At Parma a local school was represented by Antonio Allegri, called Correggio, born in 1494; and by Francesco Mazzuoli, called Parmigianino, born in 1503.

In other places, too, talents of a vigorous or of a graceful character were developed, but we can only cast a comprehensive glance on this memorable artistic epoch, and are unable to offer a detailed review of the artists and their works. And what further luminaries of art could we wish to embrace in our summary after having displayed in it, shining, so to speak, at one and the same epoch, Leonardo da Vinci (Fig. 249), Michael Angelo, Raphael, Titian, Tintoretto, Veronese, Correggio, and Parmigianino?

Fig. 249.—Portrait of Leonardo da Vinci, from a Venetian Engraving of the Sixteenth Century.

Four principal schools compete with one another—the Florentine school, the characteristics of which are truth of design, energy of colouring, and grandeur of conception; the Roman school, which seeks its ideal in the skilful and sober judgment of its lines, the dignity of its compositions, propriety of expression and beauty of form; the Venetian school, which occasionally neglected correctness of drawing, and devoted itself more to the brilliancy and magical effect of colour; lastly, the school of Parma, which is distinguished especially by its softness of touch and by its knowledge of light and shade. All such estimations of the different qualities of these various groups must not, however, be looked upon as in any way absolute.

As chiefs of the first school we have two men, each of whom presents to us one of the richest organisations and the most widely extending genius which human nature has, perhaps, ever produced; these were Leonardo da Vinci and Michael Angelo, both of whom were sculptors as well as painters; and also architects, musicians, and poets. We will first speak of Leonardo da Vinci, whose style presents two very distinct epochs; the first tending to vigour in the shadows, to a mistiness in reflected lights, to a general effect produced by a certain oddness, or rather by a strange representation of truth; a combination of qualities which, as M. Michiels says, makes Leonardo the “most northerly of the Italian painters” (Fig. 250). His second style, “clear, serene, and precise,” transports us into a “completely southern sphere.” But some secret influence drew the artist so forcibly towards his earlier manner, that he returned to it at an advanced age in painting the famous portrait of Mona Lisa, which adorns the gallery of the Louvre. We must not forget the fact that we have to attribute to Pope Leo X. the great revival of the arts, and especially of painting, in Italy at the commencement of the sixteenth century.

“In Michael Angelo,” still to quote the words of M. Michiels, “science, power, grandeur, and all the more severe qualities are combined.
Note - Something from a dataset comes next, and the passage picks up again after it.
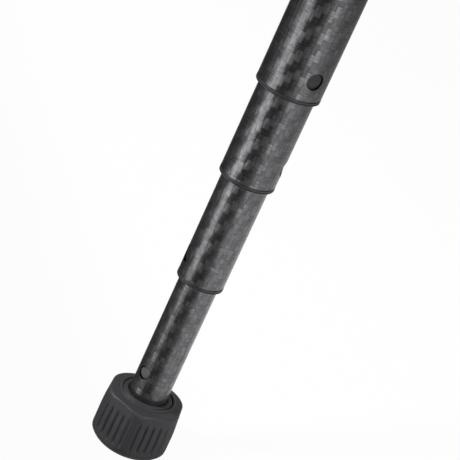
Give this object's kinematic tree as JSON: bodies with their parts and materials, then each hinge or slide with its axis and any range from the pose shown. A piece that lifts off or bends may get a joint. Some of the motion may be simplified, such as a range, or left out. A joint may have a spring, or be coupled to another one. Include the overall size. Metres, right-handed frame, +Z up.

No vulgar artifice and no affectation. The painter was imbued with a sublime ideal of majestic types from which nothing was able to divert him. He felt as if there were existing in himself a whole population of heroes, whom, by the aid of painting and sculpture, he endeavoured to withdraw from their mental concealment, and to embody in incarnate forms. His personages scarcely seem to belong to our race; they appear to be creatures worthy of some more spacious world, to the proportions of which their physical vigour and their moral energy would well respond. The very women do not possess the grace of their sex; we might fancy them valiant Amazons well capable of mastering a horse or of crushing an enemy. This great man’s object was neither to charm nor to please; his delight rather was to astonish and to strike with admiration or terror; but it is this very excess of power which enabled him to win the approbation of all.”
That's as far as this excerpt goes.